Work to do: Write each line out again exactly as written.

[Start]

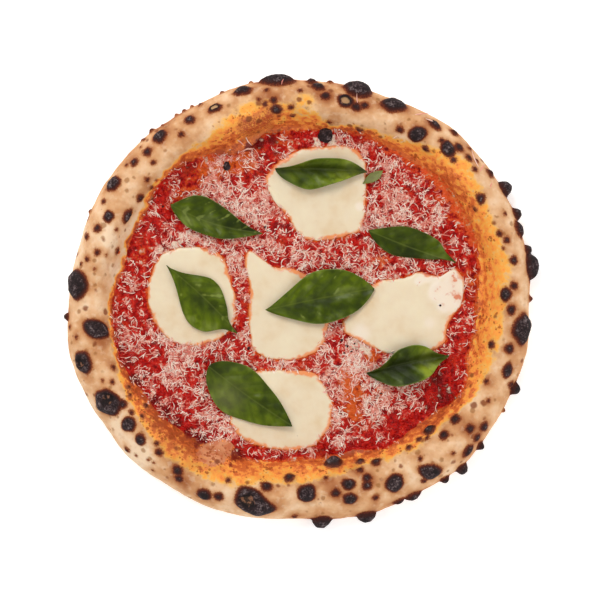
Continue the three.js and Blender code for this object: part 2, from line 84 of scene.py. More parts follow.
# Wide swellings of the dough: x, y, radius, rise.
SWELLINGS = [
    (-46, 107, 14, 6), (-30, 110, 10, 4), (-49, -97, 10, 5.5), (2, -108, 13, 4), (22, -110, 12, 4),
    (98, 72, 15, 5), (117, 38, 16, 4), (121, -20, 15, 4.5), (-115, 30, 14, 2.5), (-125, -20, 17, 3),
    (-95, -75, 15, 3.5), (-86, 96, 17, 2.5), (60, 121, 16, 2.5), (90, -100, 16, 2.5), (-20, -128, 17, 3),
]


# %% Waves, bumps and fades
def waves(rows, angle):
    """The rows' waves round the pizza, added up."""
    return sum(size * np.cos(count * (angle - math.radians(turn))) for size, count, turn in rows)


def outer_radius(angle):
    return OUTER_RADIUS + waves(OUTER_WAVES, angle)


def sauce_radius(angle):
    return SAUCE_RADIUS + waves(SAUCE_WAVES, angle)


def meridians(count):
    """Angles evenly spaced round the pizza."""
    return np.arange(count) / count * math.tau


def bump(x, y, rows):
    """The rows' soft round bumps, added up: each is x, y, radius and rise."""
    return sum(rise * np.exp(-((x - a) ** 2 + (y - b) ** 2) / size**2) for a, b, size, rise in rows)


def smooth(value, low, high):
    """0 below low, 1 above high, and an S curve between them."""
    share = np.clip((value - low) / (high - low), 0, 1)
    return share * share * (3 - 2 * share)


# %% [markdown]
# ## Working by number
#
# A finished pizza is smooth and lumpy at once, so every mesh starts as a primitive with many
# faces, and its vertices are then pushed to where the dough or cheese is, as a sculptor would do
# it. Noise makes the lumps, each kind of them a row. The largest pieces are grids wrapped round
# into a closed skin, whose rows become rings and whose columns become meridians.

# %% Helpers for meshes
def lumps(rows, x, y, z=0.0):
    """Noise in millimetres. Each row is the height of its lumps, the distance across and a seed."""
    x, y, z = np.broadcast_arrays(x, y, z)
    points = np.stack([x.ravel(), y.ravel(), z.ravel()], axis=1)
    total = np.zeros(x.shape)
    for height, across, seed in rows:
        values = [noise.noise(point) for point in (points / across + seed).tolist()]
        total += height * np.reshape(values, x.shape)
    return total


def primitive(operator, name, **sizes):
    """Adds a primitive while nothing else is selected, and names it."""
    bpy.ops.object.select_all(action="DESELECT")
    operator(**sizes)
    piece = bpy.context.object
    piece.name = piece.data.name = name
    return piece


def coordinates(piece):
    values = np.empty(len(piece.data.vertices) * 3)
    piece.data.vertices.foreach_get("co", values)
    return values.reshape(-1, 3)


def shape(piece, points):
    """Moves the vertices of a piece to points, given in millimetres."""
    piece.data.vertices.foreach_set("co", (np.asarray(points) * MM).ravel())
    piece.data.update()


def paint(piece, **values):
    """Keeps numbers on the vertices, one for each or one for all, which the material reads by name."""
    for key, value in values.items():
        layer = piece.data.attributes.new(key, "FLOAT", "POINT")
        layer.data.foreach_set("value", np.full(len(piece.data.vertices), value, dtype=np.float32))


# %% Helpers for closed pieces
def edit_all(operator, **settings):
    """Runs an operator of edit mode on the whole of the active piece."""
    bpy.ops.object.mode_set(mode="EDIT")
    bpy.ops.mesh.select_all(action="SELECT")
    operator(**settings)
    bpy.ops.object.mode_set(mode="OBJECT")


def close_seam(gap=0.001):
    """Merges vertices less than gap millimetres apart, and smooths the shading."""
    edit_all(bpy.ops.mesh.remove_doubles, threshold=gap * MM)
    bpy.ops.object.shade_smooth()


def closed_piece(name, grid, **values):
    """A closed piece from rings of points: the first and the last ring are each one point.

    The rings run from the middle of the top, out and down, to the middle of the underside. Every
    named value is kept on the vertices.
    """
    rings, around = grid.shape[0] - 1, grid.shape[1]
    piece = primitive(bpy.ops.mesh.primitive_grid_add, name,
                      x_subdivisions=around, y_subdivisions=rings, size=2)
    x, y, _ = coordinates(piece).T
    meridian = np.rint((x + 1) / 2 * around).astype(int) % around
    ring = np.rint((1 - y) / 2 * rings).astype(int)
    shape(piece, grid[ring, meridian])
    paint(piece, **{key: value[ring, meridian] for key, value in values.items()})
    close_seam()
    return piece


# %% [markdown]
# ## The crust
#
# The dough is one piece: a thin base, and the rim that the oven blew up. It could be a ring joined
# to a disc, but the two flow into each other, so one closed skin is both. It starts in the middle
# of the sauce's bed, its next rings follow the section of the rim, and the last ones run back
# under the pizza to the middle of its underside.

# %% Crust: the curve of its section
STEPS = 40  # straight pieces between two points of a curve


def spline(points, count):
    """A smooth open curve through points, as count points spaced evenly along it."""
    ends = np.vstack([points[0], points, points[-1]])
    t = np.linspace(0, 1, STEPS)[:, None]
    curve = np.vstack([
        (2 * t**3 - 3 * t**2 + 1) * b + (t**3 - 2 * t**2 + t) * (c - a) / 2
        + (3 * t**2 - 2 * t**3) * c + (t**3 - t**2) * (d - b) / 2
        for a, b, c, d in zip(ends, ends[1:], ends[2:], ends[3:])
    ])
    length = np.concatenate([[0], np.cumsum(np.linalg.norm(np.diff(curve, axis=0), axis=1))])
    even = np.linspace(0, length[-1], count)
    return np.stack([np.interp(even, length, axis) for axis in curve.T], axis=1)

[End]

Full output:
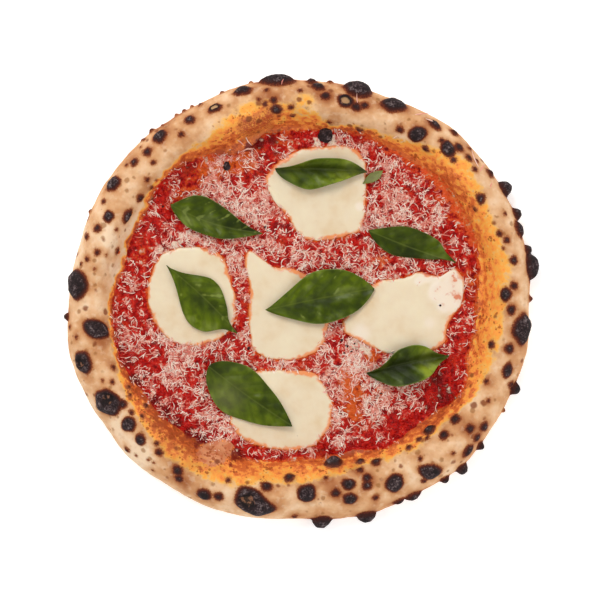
Continue the three.js and Blender code for this object: part 2, from line 84 of scene.py. More parts follow.
# Wide swellings of the dough: x, y, radius, rise.
SWELLINGS = [
    (-46, 107, 14, 6), (-30, 110, 10, 4), (-49, -97, 10, 5.5), (2, -108, 13, 4), (22, -110, 12, 4),
    (98, 72, 15, 5), (117, 38, 16, 4), (121, -20, 15, 4.5), (-115, 30, 14, 2.5), (-125, -20, 17, 3),
    (-95, -75, 15, 3.5), (-86, 96, 17, 2.5), (60, 121, 16, 2.5), (90, -100, 16, 2.5), (-20, -128, 17, 3),
]


# %% Waves, bumps and fades
def waves(rows, angle):
    """The rows' waves round the pizza, added up."""
    return sum(size * np.cos(count * (angle - math.radians(turn))) for size, count, turn in rows)


def outer_radius(angle):
    return OUTER_RADIUS + waves(OUTER_WAVES, angle)


def sauce_radius(angle):
    return SAUCE_RADIUS + waves(SAUCE_WAVES, angle)


def meridians(count):
    """Angles evenly spaced round the pizza."""
    return np.arange(count) / count * math.tau


def bump(x, y, rows):
    """The rows' soft round bumps, added up: each is x, y, radius and rise."""
    return sum(rise * np.exp(-((x - a) ** 2 + (y - b) ** 2) / size**2) for a, b, size, rise in rows)


def smooth(value, low, high):
    """0 below low, 1 above high, and an S curve between them."""
    share = np.clip((value - low) / (high - low), 0, 1)
    return share * share * (3 - 2 * share)


# %% [markdown]
# ## Working by number
#
# A finished pizza is smooth and lumpy at once, so every mesh starts as a primitive with many
# faces, and its vertices are then pushed to where the dough or cheese is, as a sculptor would do
# it. Noise makes the lumps, each kind of them a row. The largest pieces are grids wrapped round
# into a closed skin, whose rows become rings and whose columns become meridians.

# %% Helpers for meshes
def lumps(rows, x, y, z=0.0):
    """Noise in millimetres. Each row is the height of its lumps, the distance across and a seed."""
    x, y, z = np.broadcast_arrays(x, y, z)
    points = np.stack([x.ravel(), y.ravel(), z.ravel()], axis=1)
    total = np.zeros(x.shape)
    for height, across, seed in rows:
        values = [noise.noise(point) for point in (points / across + seed).tolist()]
        total += height * np.reshape(values, x.shape)
    return total


def primitive(operator, name, **sizes):
    """Adds a primitive while nothing else is selected, and names it."""
    bpy.ops.object.select_all(action="DESELECT")
    operator(**sizes)
    piece = bpy.context.object
    piece.name = piece.data.name = name
    return piece


def coordinates(piece):
    values = np.empty(len(piece.data.vertices) * 3)
    piece.data.vertices.foreach_get("co", values)
    return values.reshape(-1, 3)


def shape(piece, points):
    """Moves the vertices of a piece to points, given in millimetres."""
    piece.data.vertices.foreach_set("co", (np.asarray(points) * MM).ravel())
    piece.data.update()


def paint(piece, **values):
    """Keeps numbers on the vertices, one for each or one for all, which the material reads by name."""
    for key, value in values.items():
        layer = piece.data.attributes.new(key, "FLOAT", "POINT")
        layer.data.foreach_set("value", np.full(len(piece.data.vertices), value, dtype=np.float32))


# %% Helpers for closed pieces
def edit_all(operator, **settings):
    """Runs an operator of edit mode on the whole of the active piece."""
    bpy.ops.object.mode_set(mode="EDIT")
    bpy.ops.mesh.select_all(action="SELECT")
    operator(**settings)
    bpy.ops.object.mode_set(mode="OBJECT")


def close_seam(gap=0.001):
    """Merges vertices less than gap millimetres apart, and smooths the shading."""
    edit_all(bpy.ops.mesh.remove_doubles, threshold=gap * MM)
    bpy.ops.object.shade_smooth()


def closed_piece(name, grid, **values):
    """A closed piece from rings of points: the first and the last ring are each one point.

    The rings run from the middle of the top, out and down, to the middle of the underside. Every
    named value is kept on the vertices.
    """
    rings, around = grid.shape[0] - 1, grid.shape[1]
    piece = primitive(bpy.ops.mesh.primitive_grid_add, name,
                      x_subdivisions=around, y_subdivisions=rings, size=2)
    x, y, _ = coordinates(piece).T
    meridian = np.rint((x + 1) / 2 * around).astype(int) % around
    ring = np.rint((1 - y) / 2 * rings).astype(int)
    shape(piece, grid[ring, meridian])
    paint(piece, **{key: value[ring, meridian] for key, value in values.items()})
    close_seam()
    return piece


# %% [markdown]
# ## The crust
#
# The dough is one piece: a thin base, and the rim that the oven blew up. It could be a ring joined
# to a disc, but the two flow into each other, so one closed skin is both. It starts in the middle
# of the sauce's bed, its next rings follow the section of the rim, and the last ones run back
# under the pizza to the middle of its underside.

# %% Crust: the curve of its section
STEPS = 40  # straight pieces between two points of a curve


def spline(points, count):
    """A smooth open curve through points, as count points spaced evenly along it."""
    ends = np.vstack([points[0], points, points[-1]])
    t = np.linspace(0, 1, STEPS)[:, None]
    curve = np.vstack([
        (2 * t**3 - 3 * t**2 + 1) * b + (t**3 - 2 * t**2 + t) * (c - a) / 2
        + (3 * t**2 - 2 * t**3) * c + (t**3 - t**2) * (d - b) / 2
        for a, b, c, d in zip(ends, ends[1:], ends[2:], ends[3:])
    ])
    length = np.concatenate([[0], np.cumsum(np.linalg.norm(np.diff(curve, axis=0), axis=1))])
    even = np.linspace(0, length[-1], count)
    return np.stack([np.interp(even, length, axis) for axis in curve.T], axis=1)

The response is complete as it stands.